* Start INFORMATION PROVIDED *

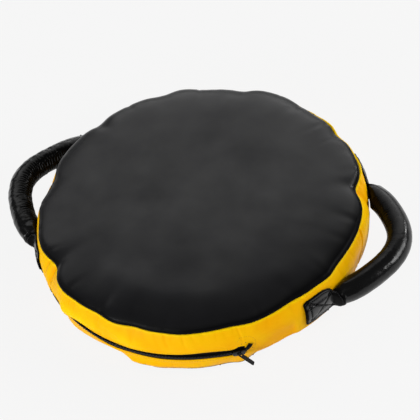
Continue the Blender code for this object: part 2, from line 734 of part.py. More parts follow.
def sweep_tube(stations):
    """Bridge a row of ellipses along the handle; each station is angle, half thickness, half height."""
    bm = bmesh.new()
    loops = []
    for angle, half_thickness, half_height in stations:
        point, outward = arc_point(angle)
        along = Vector((-outward.y, outward.x, 0.0))
        frame = Matrix((
            (outward.x * half_thickness, 0.0, along.x, point.x),
            (outward.y * half_thickness, 0.0, along.y, point.y),
            (0.0, half_height, 0.0, point.z),
            (0.0, 0.0, 0.0, 1.0),
        ))
        ring = bmesh.ops.create_circle(bm, cap_ends=False, radius=1.0, segments=HANDLE_SIDES, matrix=frame)
        loops.append(list({edge for vert in ring["verts"] for edge in vert.link_edges}))
    for first, second in zip(loops, loops[1:]):
        bmesh.ops.bridge_loops(bm, edges=first + second)
    return bm


def sleeve_section(angle):
    """Half thickness and half height of the sleeve: round along the grip, pinched flat at its ends."""
    grip = GRIP_DIAMETER / 2.0
    flat = ease((abs(angle) - SLEEVE_ROUND_ANGLE) / (SLEEVE_END_ANGLE - SLEEVE_ROUND_ANGLE))
    return (
        grip + (SLEEVE_END_THICKNESS / 2.0 - grip) * flat,
        grip + (SLEEVE_END_HEIGHT / 2.0 - grip) * flat,
    )


def handle_angles(steps):
    """Angles of a handle's stations, on the sleeve's own spacing either side of the middle."""
    spacing = 2.0 * SLEEVE_END_ANGLE / SLEEVE_STEPS
    return [spacing * (step - steps / 2.0) for step in range(steps + 1)]


def sleeve_mesh():
    """Open leather tube of one handle."""
    bm = sweep_tube([(angle, *sleeve_section(angle)) for angle in handle_angles(SLEEVE_STEPS)])
    centre = handle_arc()[0] - hinge_radius()

    def away(point):
        return point - arc_point(math.degrees(math.atan2(point.y, point.x - centre)))[0]

    face_out(bm, away)
    return bm


def padding_mesh():
    """Foam roll inside the sleeve, before its bore."""
    inset = LEATHER + PADDING_FIT
    stations = []
    for angle in handle_angles(PADDING_STEPS):
        half_thickness, half_height = sleeve_section(angle)
        stations.append((angle, half_thickness - inset, half_height - inset))
    return close_ends(sweep_tube(stations))


def bore_mesh():
    """Flat bore through the padding, longer than the roll at both ends."""
    half_thickness = WEBBING_THICKNESS / 2.0 + WEBBING_FIT * 1.8
    half_height = WEBBING_WIDTH / 2.0 + WEBBING_FIT * 2.2
    angles = handle_angles(PADDING_STEPS + 1)
    return close_ends(sweep_tube([(angle, half_thickness, half_height) for angle in angles]))


def close_ends(bm):
    """Fill the two open ends of a swept tube."""
    bmesh.ops.holes_fill(bm, edges=bm.edges, sides=HANDLE_SIDES)
    bmesh.ops.recalc_face_normals(bm, faces=bm.faces)
    return bm


def strap_mesh(points, width):
    """Flat strap on edge: an upright edge extruded through points."""
    bm = bmesh.new()
    low = bm.verts.new(points[0] - Vector((0.0, 0.0, width / 2.0)))
    high = bm.verts.new(points[0] + Vector((0.0, 0.0, width / 2.0)))
    edge = bm.edges.new((low, high))
    for point in points[1:]:
        grown = bmesh.ops.extrude_edge_only(bm, edges=[edge])
        moved = [item for item in grown["geom"] if isinstance(item, bmesh.types.BMVert)]
        step = point - (edge.verts[0].co + edge.verts[1].co) / 2.0
        bmesh.ops.translate(bm, vec=step, verts=moved)
        edge = next(item for item in grown["geom"] if isinstance(item, bmesh.types.BMEdge) and all(
            vert in moved for vert in item.verts))
    bmesh.ops.recalc_face_normals(bm, faces=bm.faces)
    return bm


def webbing_points():
    """Centre line of the webbing inside the padding."""
    return [arc_point(-WEBBING_END_ANGLE + 2.0 * WEBBING_END_ANGLE * step / 14.0)[0] for step in range(15)]


def make_handle(side, mirror_x, turn):
    """Sleeve, padding and webbing of one handle on its hinge."""
    angle = turn if mirror_x > 0.0 else 180.0 + turn
    hinge = add_empty(side + "_handle_hinge", polar(hinge_radius(), angle, HANDLE_HEIGHT), angle)
    name = side + "_handle_sleeve"
    sleeve = add_object(name, sleeve_mesh(), finish(name, BLACK_GRIP, 0.38), hinge, 60.0)
    thicken(sleeve, LEATHER, -1.0)
    name = side + "_handle_padding"
    padding = add_object(name, padding_mesh(), finish(name, PADDING_GREY, 0.9), hinge, 60.0)
    bore = add_object("bore_tool", bore_mesh(), padding.data.materials[0], hinge)
    combine(padding, bore, "DIFFERENCE")
    name = side + "_handle_webbing"
    strap = strap_mesh(webbing_points(), WEBBING_WIDTH)
    webbing = add_object(name, strap, finish(name, WEBBING_BLACK, 0.8), hinge)
    thicken(webbing, WEBBING_THICKNESS, 0.0)


def tab_height(angle):
    """Height of the tab's middle, which climbs from its neck to its far end."""
    return HANDLE_HEIGHT + TAB_RISE * max(0.0, (angle - TAB_START) / (TAB_END - TAB_START))


def tail_points():
    """Webbing tail at a rear right tab: along the wall, then out into the sleeve's end."""
    radius = wall_radius(HANDLE_HEIGHT) + TAB_SEAT + WEBBING_THICKNESS / 2.0
    on_wall = []
    for step in range(6):
        angle = TAB_END - 2.0 - (TAB_END - 2.0 - TAB_START + 1.0) * step / 5.0
        on_wall.append(polar(radius, angle, tab_height(angle)))
    shift = polar(hinge_radius(), 0.0, HANDLE_HEIGHT)
    entry, outward = arc_point(SLEEVE_END_ANGLE + 2.0)
    entry = entry + shift
    heading = Vector((outward.y, -outward.x, 0.0))
    leave = on_wall[-1]
    wall_heading = Vector((leave.y, -leave.x, 0.0)).normalized()
    gap = (entry - leave).length
    bend = []
    for step in (1, 2, 3):
        share = step / 4.0
        first = leave + wall_heading * gap * share * 0.6
        second = entry - heading * gap * (1.0 - share) * 0.6
        bend.append(first.lerp(second, share))
    inside = arc_point(TAIL_INSIDE_ANGLE)[0] + shift
    return on_wall + bend + [entry, inside]


def tab_rows():
    """Rows across the tab as share of its half height, each with its share of the webbing's lift."""
    over_webbing = (TAIL_WIDTH / 2.0 + WEBBING_FIT) / (TAB_NECK_HEIGHT / 2.0)
    sewn_down = (1.0 + over_webbing) / 2.0
    half = ((0.0, 1.0), (over_webbing, 1.0), (sewn_down, 0.0), (1.0, 0.0))
    return [(-across, lift) for across, lift in half[:0:-1]] + list(half)


def make_tab(name, mirror_x, mirror_y, turn):
    """Leather tail of a sleeve, laid over the webbing on the side wall."""
    columns = 5
    lift = WEBBING_THICKNESS + SEAM_GAP * 2.0
    grid = []
    bm = bmesh.new()
    for column in range(columns + 1):
        share = column / columns
        half_height = (TAB_NECK_HEIGHT + (TAB_FAR_HEIGHT - TAB_NECK_HEIGHT) * share) / 2.0
        line = []
        for across, over in tab_rows():
            angle = TAB_START + (TAB_END - TAB_START) * share
            height = tab_height(angle) + across * (TAB_NECK_HEIGHT / 2.0 if over else half_height)
            if abs(across) == 1.0 and column == columns:
                angle -= math.degrees(TAB_CORNER / TOP_SEAM_RADIUS)
            point = polar(wall_radius(height) + TAB_SEAT + lift * over, angle, height)
            line.append(bm.verts.new(gathered(mirrored(point, mirror_x, mirror_y, turn))))
        grid.append(line)
    for first, second in zip(grid, grid[1:]):
        for index in range(len(first) - 1):
            bm.faces.new((first[index], first[index + 1], second[index + 1], second[index]))
    face_out(bm, radial)
    tab = add_object(name, bm, finish(name, TAB_GREY, 0.45))
    thicken(tab, LEATHER, 1.0)


def mirrored(point, mirror_x, mirror_y, turn):
    """Carry a point of the rear right corner to another corner, turned with its handle."""
    corner = Vector((point.x * mirror_x, point.y * mirror_y, point.z))
    return Matrix.Rotation(math.radians(turn), 4, "Z") @ corner


def make_tail(name, mirror_x, mirror_y, turn):
    """Webbing end that the tab is sewn over."""
    points = [mirrored(point, mirror_x, mirror_y, turn) for point in tail_points()]
    strap = strap_mesh(points, TAIL_WIDTH)
    for vert in strap.verts:
        level = mirrored(vert.co, 1.0, 1.0, -turn)
        if math.degrees(math.asin(abs(level.y) / math.hypot(level.x, level.y))) > TAB_START - 1.5:
            vert.co += radial(vert.co) * (wall_radius(vert.co.z) - wall_radius(HANDLE_HEIGHT))
    gather_all(strap)
    tail = add_object(name, strap, finish(name, WEBBING_BLACK, 0.8))
    thicken(tail, WEBBING_THICKNESS, 0.0)


def make_handles():
    """Both handles with their four sewn tails."""
    for side, mirror_x, turn in (("right", 1.0, RIGHT_HANDLE_TURN), ("left", -1.0, LEFT_HANDLE_TURN)):
        make_handle(side, mirror_x, turn)
        for end, mirror_y in (("front", -1.0), ("rear", 1.0)):
            make_tab(f"{side}_{end}_tab", mirror_x, mirror_y, turn)
            make_tail(f"{side}_{end}_webbing", mirror_x, mirror_y, turn)


def main():
    """Build the mitt."""
    clear_scene()
    layout = zip_layout()
    make_striking_panel()
    make_back_panel()
    make_side_wall()
    make_foam_core()
    make_zip_tapes()
    make_teeth_row("zip_teeth_upper", 1.0, layout)
    make_teeth_row("zip_teeth_lower", -1.0, layout)
    make_stops(layout)
    seat, pivot_height = make_slider(layout)
    make_pull_tab(seat, pivot_height)
    make_handles()
    bpy.context.view_layer.update()
    pull = bpy.data.objects["zip_pull_tab"].matrix_world
    print("slider travel in degrees", round(layout["slider_open"] - layout["slider"], 3))
    print("pull pivot", [round(value, 6) for value in pull.translation])
    print("pull axis", [round(value, 6) for value in pull.col[2].xyz])
    print("hinge radius", round(hinge_radius(), 6))


main()
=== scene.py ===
"""Looks of the round drum mitt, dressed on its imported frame.

Metres, +Z up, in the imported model's own frame: the origin is the middle of the back
panel's flat face, +X runs through the right handle and the zip is on the -Y side.
"""

from __future__ import annotations

import logging
import math
import random
from dataclasses import dataclass, field
from enum import Enum

import bmesh
import bpy
import numpy as np
from bmesh.types import BMEdge, BMesh, BMFace
from bpy.types import Material, Node
from bpy.types import NodeSocket as Socket
from bpy.types import Object
from mathutils import Matrix, Vector, noise

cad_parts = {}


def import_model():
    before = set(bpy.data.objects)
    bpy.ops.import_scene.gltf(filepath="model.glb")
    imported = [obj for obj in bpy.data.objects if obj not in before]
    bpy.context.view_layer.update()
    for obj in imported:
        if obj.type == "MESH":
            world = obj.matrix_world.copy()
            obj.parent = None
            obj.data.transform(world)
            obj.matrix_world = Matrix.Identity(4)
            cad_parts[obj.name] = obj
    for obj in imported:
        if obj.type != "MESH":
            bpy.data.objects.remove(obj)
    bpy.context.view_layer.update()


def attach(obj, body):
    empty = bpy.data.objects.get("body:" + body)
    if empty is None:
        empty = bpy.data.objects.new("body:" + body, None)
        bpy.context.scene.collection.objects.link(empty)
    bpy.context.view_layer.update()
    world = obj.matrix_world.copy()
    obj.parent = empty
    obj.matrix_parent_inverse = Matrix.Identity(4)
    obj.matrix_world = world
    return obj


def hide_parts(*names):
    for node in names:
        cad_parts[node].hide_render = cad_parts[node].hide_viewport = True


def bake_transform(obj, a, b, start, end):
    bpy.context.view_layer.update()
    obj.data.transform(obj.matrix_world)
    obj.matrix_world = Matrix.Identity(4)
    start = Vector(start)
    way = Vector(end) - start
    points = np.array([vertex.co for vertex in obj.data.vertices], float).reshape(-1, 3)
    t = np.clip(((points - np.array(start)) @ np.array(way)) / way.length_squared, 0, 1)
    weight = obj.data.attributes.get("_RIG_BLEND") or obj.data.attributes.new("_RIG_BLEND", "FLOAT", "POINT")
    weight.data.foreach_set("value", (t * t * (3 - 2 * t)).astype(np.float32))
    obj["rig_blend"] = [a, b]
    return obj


LOG = logging.getLogger("drum_mitt")
WELD = 0.000002
MM_PER_METRE = 1000.0
WAVE_TURN = 6.2832
DEGREES = 57.3
QUARTER_TURN = math.pi / 2.0
FULL_TURN = 2.0 * math.pi
COVER_SHARP = 60.0

Feeds = dict[str | int, object]
Pair = tuple[float, float]
Path = list[Pair]
Place = tuple[float, float, float]

# The zip's two rows, and the way that each lies from its middle
ZIP_ROWS = (("upper", 1.0), ("lower", -1.0))


def linear(hex_colour: str) -> tuple[float, float, float, float]:
    """Turn an sRGB hex colour into linear red, green, blue and alpha."""
    channels = [int(hex_colour[i:i + 2], 16) / 255.0 for i in (1, 3, 5)]
    flat = [c / 12.92 if c <= 0.04045 else ((c + 0.055) / 1.055) ** 2.4 for c in channels]
    return (flat[0], flat[1], flat[2], 1.0)


def smooth_step(value: np.ndarray) -> np.ndarray:
    """Ease from 0 to 1."""
    kept = np.clip(value, 0.0, 1.0)
    return kept * kept * (3.0 - 2.0 * kept)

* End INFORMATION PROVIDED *

# WHAT THE EXERCISE ASKS
Retype only this portion of the data above: the line containing "make_back_panel()", the line containing "before = set(bpy.data.objects)", and all lines between them, exactly.

# OUTPUT OF THE TASK
    make_back_panel()
    make_side_wall()
    make_foam_core()
    make_zip_tapes()
    make_teeth_row("zip_teeth_upper", 1.0, layout)
    make_teeth_row("zip_teeth_lower", -1.0, layout)
    make_stops(layout)
    seat, pivot_height = make_slider(layout)
    make_pull_tab(seat, pivot_height)
    make_handles()
    bpy.context.view_layer.update()
    pull = bpy.data.objects["zip_pull_tab"].matrix_world
    print("slider travel in degrees", round(layout["slider_open"] - layout["slider"], 3))
    print("pull pivot", [round(value, 6) for value in pull.translation])
    print("pull axis", [round(value, 6) for value in pull.col[2].xyz])
    print("hinge radius", round(hinge_radius(), 6))


main()
=== scene.py ===
"""Looks of the round drum mitt, dressed on its imported frame.

Metres, +Z up, in the imported model's own frame: the origin is the middle of the back
panel's flat face, +X runs through the right handle and the zip is on the -Y side.
"""

from __future__ import annotations

import logging
import math
import random
from dataclasses import dataclass, field
from enum import Enum

import bmesh
import bpy
import numpy as np
from bmesh.types import BMEdge, BMesh, BMFace
from bpy.types import Material, Node
from bpy.types import NodeSocket as Socket
from bpy.types import Object
from mathutils import Matrix, Vector, noise

cad_parts = {}


def import_model():
    before = set(bpy.data.objects)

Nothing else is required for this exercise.